Balclutha support worker James Durham says Pact has facilitated the use of a section at the back of South Otago Woodworkers and work is getting underway to raise the beds to help with drainage.

"It’s a reasonably wet spot, but it is good soil."

James anticipates about seven plots will be created, with 10 to 14 clients having about half a plot each.

"There’s a lot of interest."

Everyone with a plot will be responsible for looking after it, but they can decide what to do with the produce – whether that is using it themselves, giving it away to friends and family or selling it.

"So they can do what they want but they have to take responsibility for it – they can’t let it run to weeds."

Planting will take place in spring. A variety of vegetables will be planted and one client has already indicated a desire to plant herbs.
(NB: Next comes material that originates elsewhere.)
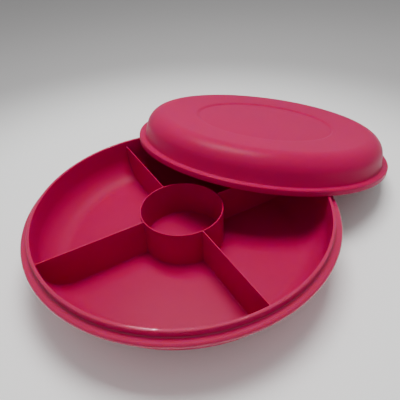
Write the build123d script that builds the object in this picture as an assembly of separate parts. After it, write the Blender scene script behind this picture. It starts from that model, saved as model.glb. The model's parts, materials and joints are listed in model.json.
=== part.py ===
from build123d import *
import math
import os

# Chip and dip server: a round tray with four compartments round a dip cup, and its domed lid,
# which leans on the tray's lip with its far edge on the table.
# Frame: the origin is on the table under the tray's centre, +Z is up, and the front
# compartment lies towards -Y. Lengths are in millimetres and angles in degrees.

# Tray: bowl and rim
TRAY_RADIUS = 155.0  # widest edge of the rim
TRAY_HEIGHT = 60.5  # table to the top of the lip
BOWL_DEPTH = 45.4  # top of the lip to the floor
TRAY_WALL = 2.0  # thickness of the floor, the bowl's side and the rim's edge
BOWL_FILLET = 27.0  # inside, between the floor and the side
SIDE_DRAFT = 3.7  # lean of the bowl's side from the vertical
LIP_RADIUS = 147.8  # outside of the lip
LIP_THICKNESS = 2.8
LIP_ROUND = 0.6
LIP_CROWN = 0.2  # fall of the lip's gently rounded top from its middle to its edges
LIP_CROWN_ROUND = 6.0
SHOULDER_DROP = 6.8  # top of the lip to the shoulder
RIM_EDGE_DEPTH = 3.8  # shoulder to the bottom of the rim's edge
RIM_EDGE_ROUND = 2.3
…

"There will always be someone there to give instruction," James says. There’s a big tree in the corner and we see it becoming a communal thing like the allotments they have in England. It’s somewhere for people to go and have a yarn."

There is also an area they have used in the past for a hangi and that will be kept for that purpose.

James says having the garden so close to The Link Centre is good - people can pop away for a hot drink and then come back.

One of the benefits of the garden is that some clients move regularly, meaning starting a garden where they live would not be practical because they would lose their garden every time they shifted. With a plot of their own at the new site, it doesn’t matter how much they move - they will keep their garden.

James is passionate about teaching people gardening skills – comparing it to the old Chinese proverb about teaching a man to fish: "Give a man a fish and you feed him for a day. Teach a man to fish and you feed him for a lifetime."

He is encouraging clients to grow the vegetables as organically as possible.